> Short task: Please output the data below exactly as given, starting at its first line and stopping after the line that contains "return max(0.0, 4.0".

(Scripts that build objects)
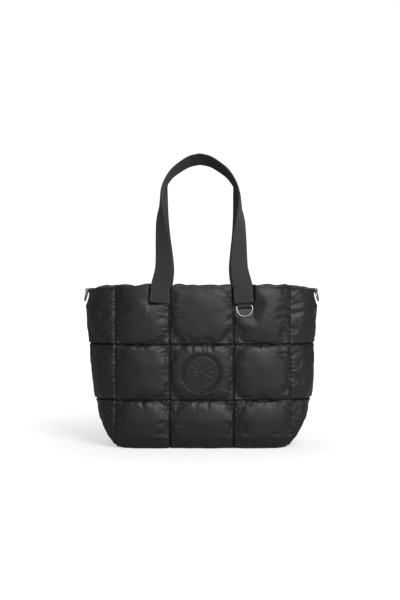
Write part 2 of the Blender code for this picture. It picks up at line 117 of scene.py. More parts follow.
def plan(column, z):
    # The stitched wall from above. A column is 0 in the middle, 1 and 2 on the quilt seams, 3 at the edge
    # of the blunt end and 4 on the side seam.
    stops = (
        (0.0, half_depth(z)),
        (CENTRE_SEAM * BODY_HALF_WIDTH, half_depth(z)),
        (CORNER_SEAM * BODY_HALF_WIDTH, CORNER_DEPTH_SHARE * half_depth(z)),
        (half_width(z), BLUNT_END * along(SECTIONS, z / BODY_HEIGHT, 3)),
        (half_width(z), 0.5 * GAP),
    )
    first = min(int(abs(column)), len(stops) - 2)
    share = abs(column) - first
    start, end = Vector(stops[first]), Vector(stops[first + 1])
    chord = end - start
    point = start.lerp(end, share) + BOWS[first] * 4.0 * share * (1.0 - share) * Vector((-chord.y, chord.x))
    point.x = math.copysign(point.x, column)
    return point


def outward(column, z):
    step = 0.01
    here = plan(column, z)
    before = here - plan(max(column - step, -4.0), z)
    after = plan(min(column + step, 4.0), z) - here
    tangent = before.normalized() + after.normalized()
    return Vector((-tangent.y, tangent.x)).normalized()


# How the padding fills a cell: the puffs of the end columns are flatter towards the side seam, the bottom
# row is already full where it meets the base, and the top row still full where it meets the rim. The
# padding stands well above the stitches right beside them, so that the seams are deep and narrow.
END_FLATNESS = 0.5
BULGE_POWER = 0.80
SEAM_FILL = 0.42
END_SEAM_LOSS = 0.55
BASE_FILL = 0.10
RIM_FILL = 0.05


def bulge(share):
    return max(0.0, 4.0 * share * (1.0 - share)) ** BULGE_POWER


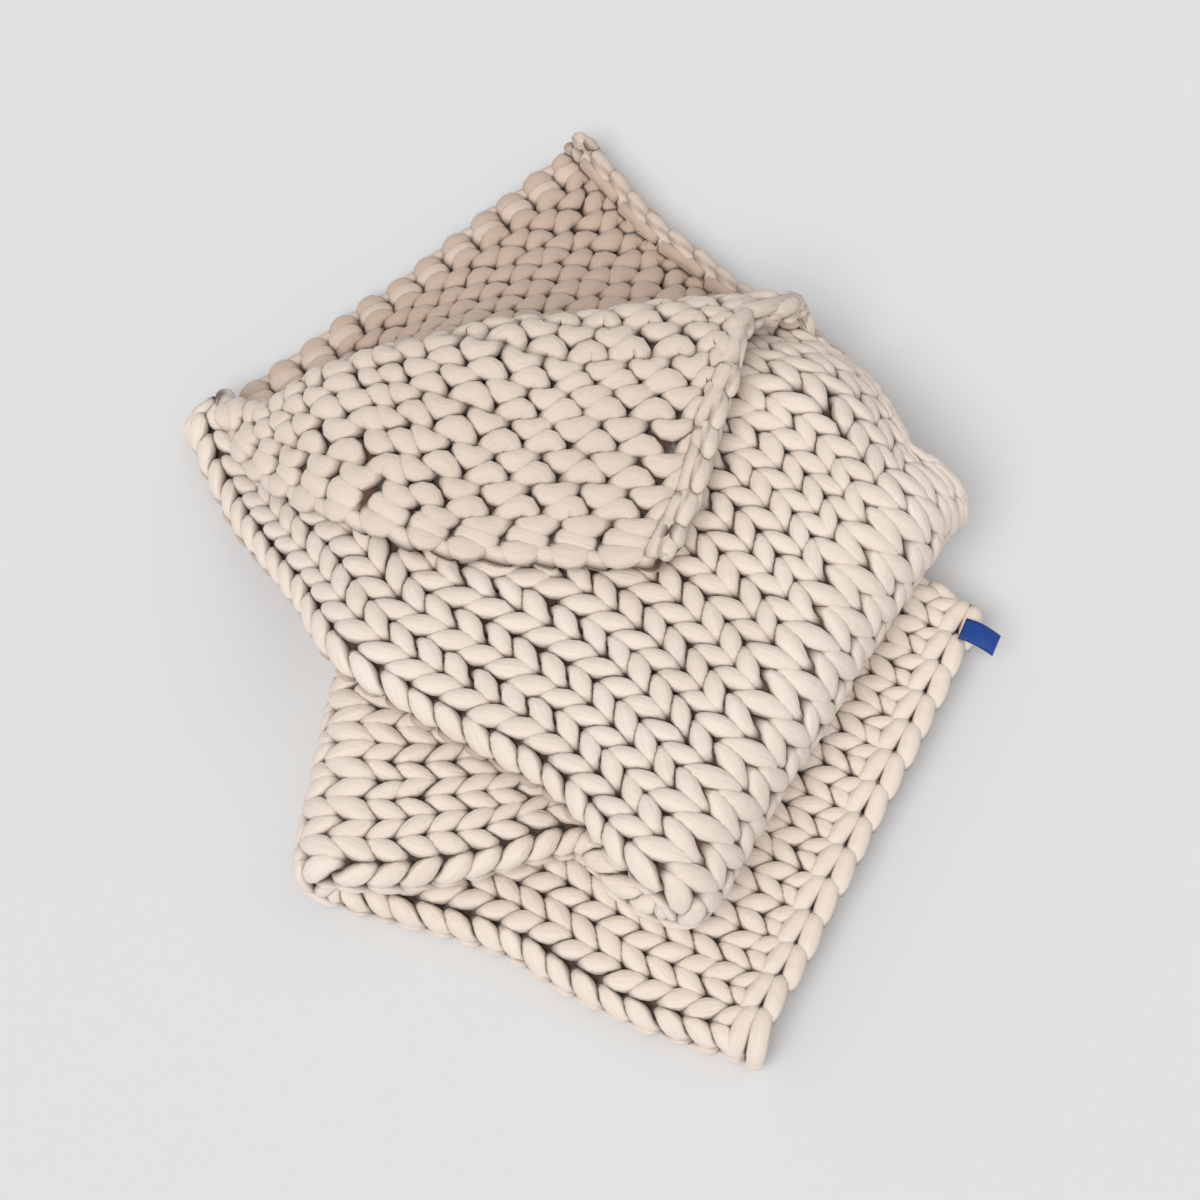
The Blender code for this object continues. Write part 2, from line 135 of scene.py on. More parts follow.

> Complete answer:
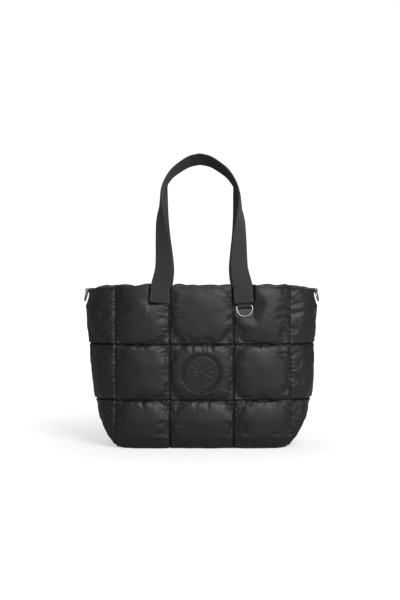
Write part 2 of the Blender code for this picture. It picks up at line 117 of scene.py. More parts follow.
def plan(column, z):
    # The stitched wall from above. A column is 0 in the middle, 1 and 2 on the quilt seams, 3 at the edge
    # of the blunt end and 4 on the side seam.
    stops = (
        (0.0, half_depth(z)),
        (CENTRE_SEAM * BODY_HALF_WIDTH, half_depth(z)),
        (CORNER_SEAM * BODY_HALF_WIDTH, CORNER_DEPTH_SHARE * half_depth(z)),
        (half_width(z), BLUNT_END * along(SECTIONS, z / BODY_HEIGHT, 3)),
        (half_width(z), 0.5 * GAP),
    )
    first = min(int(abs(column)), len(stops) - 2)
    share = abs(column) - first
    start, end = Vector(stops[first]), Vector(stops[first + 1])
    chord = end - start
    point = start.lerp(end, share) + BOWS[first] * 4.0 * share * (1.0 - share) * Vector((-chord.y, chord.x))
    point.x = math.copysign(point.x, column)
    return point


def outward(column, z):
    step = 0.01
    here = plan(column, z)
    before = here - plan(max(column - step, -4.0), z)
    after = plan(min(column + step, 4.0), z) - here
    tangent = before.normalized() + after.normalized()
    return Vector((-tangent.y, tangent.x)).normalized()


# How the padding fills a cell: the puffs of the end columns are flatter towards the side seam, the bottom
# row is already full where it meets the base, and the top row still full where it meets the rim. The
# padding stands well above the stitches right beside them, so that the seams are deep and narrow.
END_FLATNESS = 0.5
BULGE_POWER = 0.80
SEAM_FILL = 0.42
END_SEAM_LOSS = 0.55
BASE_FILL = 0.10
RIM_FILL = 0.05


def bulge(share):
    return max(0.0, 4.0 * share * (1.0 - share)) ** BULGE_POWER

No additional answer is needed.